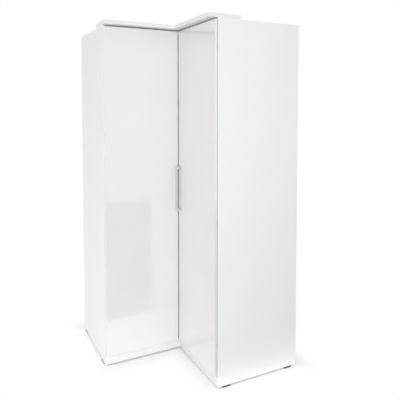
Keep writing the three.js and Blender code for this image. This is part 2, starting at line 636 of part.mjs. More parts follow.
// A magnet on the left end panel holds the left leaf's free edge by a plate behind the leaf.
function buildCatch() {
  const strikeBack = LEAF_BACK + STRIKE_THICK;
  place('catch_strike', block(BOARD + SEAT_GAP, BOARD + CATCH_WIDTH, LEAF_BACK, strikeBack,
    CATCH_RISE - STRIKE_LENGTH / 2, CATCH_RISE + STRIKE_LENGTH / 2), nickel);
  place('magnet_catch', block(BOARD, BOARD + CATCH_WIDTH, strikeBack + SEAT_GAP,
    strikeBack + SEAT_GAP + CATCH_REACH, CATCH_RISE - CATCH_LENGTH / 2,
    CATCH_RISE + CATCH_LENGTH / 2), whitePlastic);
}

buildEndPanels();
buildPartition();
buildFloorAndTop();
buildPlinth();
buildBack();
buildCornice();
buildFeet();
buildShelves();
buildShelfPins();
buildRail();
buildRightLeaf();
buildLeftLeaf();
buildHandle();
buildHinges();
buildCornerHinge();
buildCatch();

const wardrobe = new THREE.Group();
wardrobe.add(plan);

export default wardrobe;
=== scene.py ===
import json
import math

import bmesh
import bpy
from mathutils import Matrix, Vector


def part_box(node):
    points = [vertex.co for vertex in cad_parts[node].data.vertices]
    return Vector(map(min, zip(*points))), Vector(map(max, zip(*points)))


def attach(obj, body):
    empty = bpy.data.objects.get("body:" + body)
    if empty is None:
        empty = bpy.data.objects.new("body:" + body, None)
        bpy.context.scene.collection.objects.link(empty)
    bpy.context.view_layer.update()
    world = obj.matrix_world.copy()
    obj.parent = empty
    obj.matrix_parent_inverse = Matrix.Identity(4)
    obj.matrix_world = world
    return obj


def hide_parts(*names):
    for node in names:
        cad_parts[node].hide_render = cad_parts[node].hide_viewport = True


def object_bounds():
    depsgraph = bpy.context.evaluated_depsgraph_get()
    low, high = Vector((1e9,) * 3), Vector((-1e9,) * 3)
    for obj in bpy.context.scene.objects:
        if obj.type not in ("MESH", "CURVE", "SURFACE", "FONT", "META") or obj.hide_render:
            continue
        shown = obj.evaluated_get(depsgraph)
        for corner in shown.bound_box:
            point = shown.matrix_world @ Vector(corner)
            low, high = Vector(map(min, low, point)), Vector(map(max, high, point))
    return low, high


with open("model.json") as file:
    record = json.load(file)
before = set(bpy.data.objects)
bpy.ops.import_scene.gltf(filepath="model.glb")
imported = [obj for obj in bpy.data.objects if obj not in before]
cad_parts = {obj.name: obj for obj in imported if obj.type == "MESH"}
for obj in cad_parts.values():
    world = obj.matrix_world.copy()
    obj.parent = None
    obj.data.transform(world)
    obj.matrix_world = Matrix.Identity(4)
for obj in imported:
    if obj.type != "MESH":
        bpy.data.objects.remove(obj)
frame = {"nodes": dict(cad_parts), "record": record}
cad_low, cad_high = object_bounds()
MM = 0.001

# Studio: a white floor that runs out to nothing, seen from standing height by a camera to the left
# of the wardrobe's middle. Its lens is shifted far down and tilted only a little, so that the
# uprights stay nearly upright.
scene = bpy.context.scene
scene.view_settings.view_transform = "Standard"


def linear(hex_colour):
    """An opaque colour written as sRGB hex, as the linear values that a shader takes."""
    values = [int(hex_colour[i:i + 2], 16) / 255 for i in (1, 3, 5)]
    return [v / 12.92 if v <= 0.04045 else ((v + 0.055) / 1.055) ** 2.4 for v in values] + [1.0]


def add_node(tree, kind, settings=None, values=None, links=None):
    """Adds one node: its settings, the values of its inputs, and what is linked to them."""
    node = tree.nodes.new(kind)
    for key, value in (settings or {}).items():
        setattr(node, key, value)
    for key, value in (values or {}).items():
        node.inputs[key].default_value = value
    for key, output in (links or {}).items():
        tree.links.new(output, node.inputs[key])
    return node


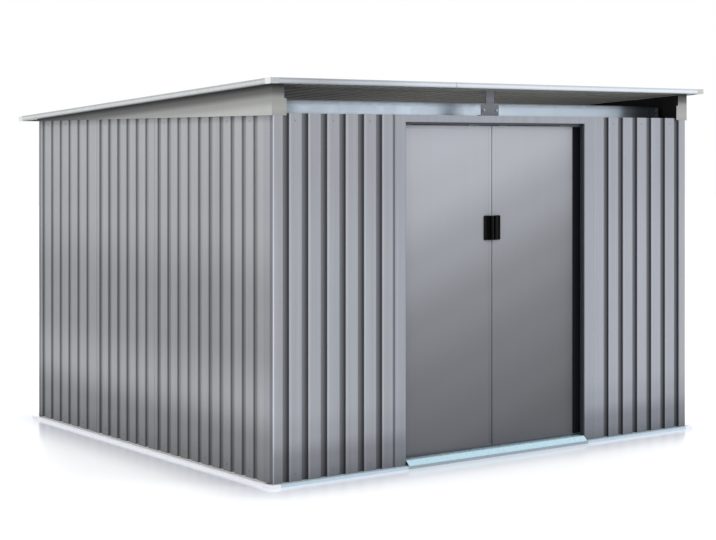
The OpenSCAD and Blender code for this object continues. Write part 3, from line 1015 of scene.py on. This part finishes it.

▬▬▬▬▬▬

» The problem
Write out exactly the final stretch of the records: the line containing "in imported if" and every line after it, through the last, and nothing else.

» The answer
cad_parts = {obj.name: obj for obj in imported if obj.type == "MESH"}
for obj in cad_parts.values():
    world = obj.matrix_world.copy()
    obj.parent = None
    obj.data.transform(world)
    obj.matrix_world = Matrix.Identity(4)
for obj in imported:
    if obj.type != "MESH":
        bpy.data.objects.remove(obj)
frame = {"nodes": dict(cad_parts), "record": record}
cad_low, cad_high = object_bounds()
MM = 0.001

# Studio: a white floor that runs out to nothing, seen from standing height by a camera to the left
# of the wardrobe's middle. Its lens is shifted far down and tilted only a little, so that the
# uprights stay nearly upright.
scene = bpy.context.scene
scene.view_settings.view_transform = "Standard"


def linear(hex_colour):
    """An opaque colour written as sRGB hex, as the linear values that a shader takes."""
    values = [int(hex_colour[i:i + 2], 16) / 255 for i in (1, 3, 5)]
    return [v / 12.92 if v <= 0.04045 else ((v + 0.055) / 1.055) ** 2.4 for v in values] + [1.0]


def add_node(tree, kind, settings=None, values=None, links=None):
    """Adds one node: its settings, the values of its inputs, and what is linked to them."""
    node = tree.nodes.new(kind)
    for key, value in (settings or {}).items():
        setattr(node, key, value)
    for key, value in (values or {}).items():
        node.inputs[key].default_value = value
    for key, output in (links or {}).items():
        tree.links.new(output, node.inputs[key])
    return node


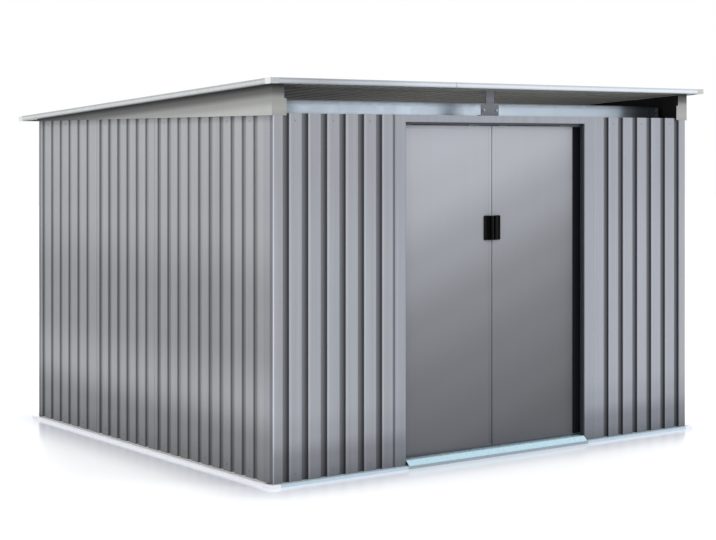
The OpenSCAD and Blender code for this object continues. Write part 3, from line 1015 of scene.py on. This part finishes it.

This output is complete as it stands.